> [Required work]
Copy every line, leaving nothing out and adding nothing.
---------------
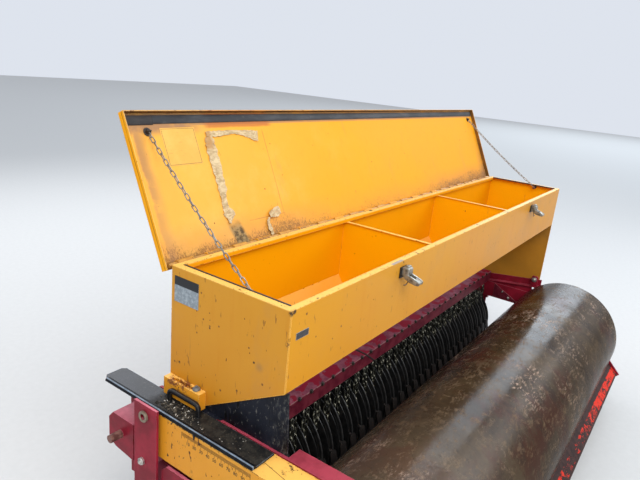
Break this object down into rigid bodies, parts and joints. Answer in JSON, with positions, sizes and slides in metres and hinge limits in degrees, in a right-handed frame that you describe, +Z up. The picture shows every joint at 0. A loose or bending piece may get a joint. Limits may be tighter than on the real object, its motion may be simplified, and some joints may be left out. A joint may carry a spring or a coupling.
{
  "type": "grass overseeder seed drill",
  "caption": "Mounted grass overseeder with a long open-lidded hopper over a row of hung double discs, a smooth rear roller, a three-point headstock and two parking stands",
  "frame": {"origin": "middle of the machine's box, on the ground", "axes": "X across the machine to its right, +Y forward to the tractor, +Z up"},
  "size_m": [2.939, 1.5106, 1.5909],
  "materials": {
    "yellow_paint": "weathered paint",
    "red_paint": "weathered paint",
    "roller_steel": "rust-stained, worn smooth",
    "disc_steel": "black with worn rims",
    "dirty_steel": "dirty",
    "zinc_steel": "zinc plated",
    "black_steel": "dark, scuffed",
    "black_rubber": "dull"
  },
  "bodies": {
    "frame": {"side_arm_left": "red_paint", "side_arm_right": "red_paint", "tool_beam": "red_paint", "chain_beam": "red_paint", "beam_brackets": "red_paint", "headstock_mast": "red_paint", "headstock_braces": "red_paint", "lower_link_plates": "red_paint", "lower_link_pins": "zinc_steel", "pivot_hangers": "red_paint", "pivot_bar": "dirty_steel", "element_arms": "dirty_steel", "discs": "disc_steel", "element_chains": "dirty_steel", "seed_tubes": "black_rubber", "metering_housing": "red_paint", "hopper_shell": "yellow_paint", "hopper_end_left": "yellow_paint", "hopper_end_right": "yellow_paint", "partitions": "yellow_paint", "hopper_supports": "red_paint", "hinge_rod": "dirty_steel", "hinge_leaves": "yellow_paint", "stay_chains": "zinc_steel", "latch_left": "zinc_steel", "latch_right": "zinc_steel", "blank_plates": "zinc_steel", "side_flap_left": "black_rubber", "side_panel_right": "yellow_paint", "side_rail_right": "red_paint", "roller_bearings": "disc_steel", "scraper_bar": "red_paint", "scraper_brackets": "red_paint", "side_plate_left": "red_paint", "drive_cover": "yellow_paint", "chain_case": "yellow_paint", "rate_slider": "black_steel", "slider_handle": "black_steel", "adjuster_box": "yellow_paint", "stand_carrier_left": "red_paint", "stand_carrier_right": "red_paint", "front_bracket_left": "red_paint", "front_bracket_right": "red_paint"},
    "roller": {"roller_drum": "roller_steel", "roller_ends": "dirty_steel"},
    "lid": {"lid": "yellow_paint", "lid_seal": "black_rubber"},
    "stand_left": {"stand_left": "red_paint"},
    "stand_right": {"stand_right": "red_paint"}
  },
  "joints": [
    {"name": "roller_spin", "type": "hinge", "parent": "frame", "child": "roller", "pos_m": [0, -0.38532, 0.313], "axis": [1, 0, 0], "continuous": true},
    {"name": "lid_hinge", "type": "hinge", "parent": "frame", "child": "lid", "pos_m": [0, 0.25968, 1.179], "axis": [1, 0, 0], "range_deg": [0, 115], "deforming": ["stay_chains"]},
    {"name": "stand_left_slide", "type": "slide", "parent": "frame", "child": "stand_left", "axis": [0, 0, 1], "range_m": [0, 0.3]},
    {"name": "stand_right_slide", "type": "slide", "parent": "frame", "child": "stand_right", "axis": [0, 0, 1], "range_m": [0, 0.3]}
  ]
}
---------------
> [Result of the exercise]
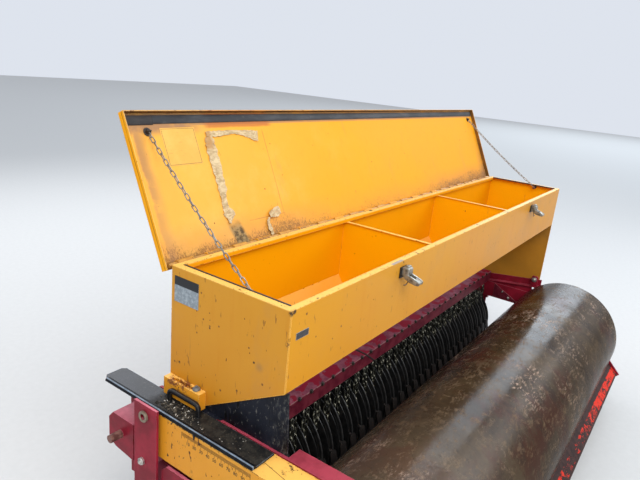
Break this object down into rigid bodies, parts and joints. Answer in JSON, with positions, sizes and slides in metres and hinge limits in degrees, in a right-handed frame that you describe, +Z up. The picture shows every joint at 0. A loose or bending piece may get a joint. Limits may be tighter than on the real object, its motion may be simplified, and some joints may be left out. A joint may carry a spring or a coupling.
{
  "type": "grass overseeder seed drill",
  "caption": "Mounted grass overseeder with a long open-lidded hopper over a row of hung double discs, a smooth rear roller, a three-point headstock and two parking stands",
  "frame": {"origin": "middle of the machine's box, on the ground", "axes": "X across the machine to its right, +Y forward to the tractor, +Z up"},
  "size_m": [2.939, 1.5106, 1.5909],
  "materials": {
    "yellow_paint": "weathered paint",
    "red_paint": "weathered paint",
    "roller_steel": "rust-stained, worn smooth",
    "disc_steel": "black with worn rims",
    "dirty_steel": "dirty",
    "zinc_steel": "zinc plated",
    "black_steel": "dark, scuffed",
    "black_rubber": "dull"
  },
  "bodies": {
    "frame": {"side_arm_left": "red_paint", "side_arm_right": "red_paint", "tool_beam": "red_paint", "chain_beam": "red_paint", "beam_brackets": "red_paint", "headstock_mast": "red_paint", "headstock_braces": "red_paint", "lower_link_plates": "red_paint", "lower_link_pins": "zinc_steel", "pivot_hangers": "red_paint", "pivot_bar": "dirty_steel", "element_arms": "dirty_steel", "discs": "disc_steel", "element_chains": "dirty_steel", "seed_tubes": "black_rubber", "metering_housing": "red_paint", "hopper_shell": "yellow_paint", "hopper_end_left": "yellow_paint", "hopper_end_right": "yellow_paint", "partitions": "yellow_paint", "hopper_supports": "red_paint", "hinge_rod": "dirty_steel", "hinge_leaves": "yellow_paint", "stay_chains": "zinc_steel", "latch_left": "zinc_steel", "latch_right": "zinc_steel", "blank_plates": "zinc_steel", "side_flap_left": "black_rubber", "side_panel_right": "yellow_paint", "side_rail_right": "red_paint", "roller_bearings": "disc_steel", "scraper_bar": "red_paint", "scraper_brackets": "red_paint", "side_plate_left": "red_paint", "drive_cover": "yellow_paint", "chain_case": "yellow_paint", "rate_slider": "black_steel", "slider_handle": "black_steel", "adjuster_box": "yellow_paint", "stand_carrier_left": "red_paint", "stand_carrier_right": "red_paint", "front_bracket_left": "red_paint", "front_bracket_right": "red_paint"},
    "roller": {"roller_drum": "roller_steel", "roller_ends": "dirty_steel"},
    "lid": {"lid": "yellow_paint", "lid_seal": "black_rubber"},
    "stand_left": {"stand_left": "red_paint"},
    "stand_right": {"stand_right": "red_paint"}
  },
  "joints": [
    {"name": "roller_spin", "type": "hinge", "parent": "frame", "child": "roller", "pos_m": [0, -0.38532, 0.313], "axis": [1, 0, 0], "continuous": true},
    {"name": "lid_hinge", "type": "hinge", "parent": "frame", "child": "lid", "pos_m": [0, 0.25968, 1.179], "axis": [1, 0, 0], "range_deg": [0, 115], "deforming": ["stay_chains"]},
    {"name": "stand_left_slide", "type": "slide", "parent": "frame", "child": "stand_left", "axis": [0, 0, 1], "range_m": [0, 0.3]},
    {"name": "stand_right_slide", "type": "slide", "parent": "frame", "child": "stand_right", "axis": [0, 0, 1], "range_m": [0, 0.3]}
  ]
}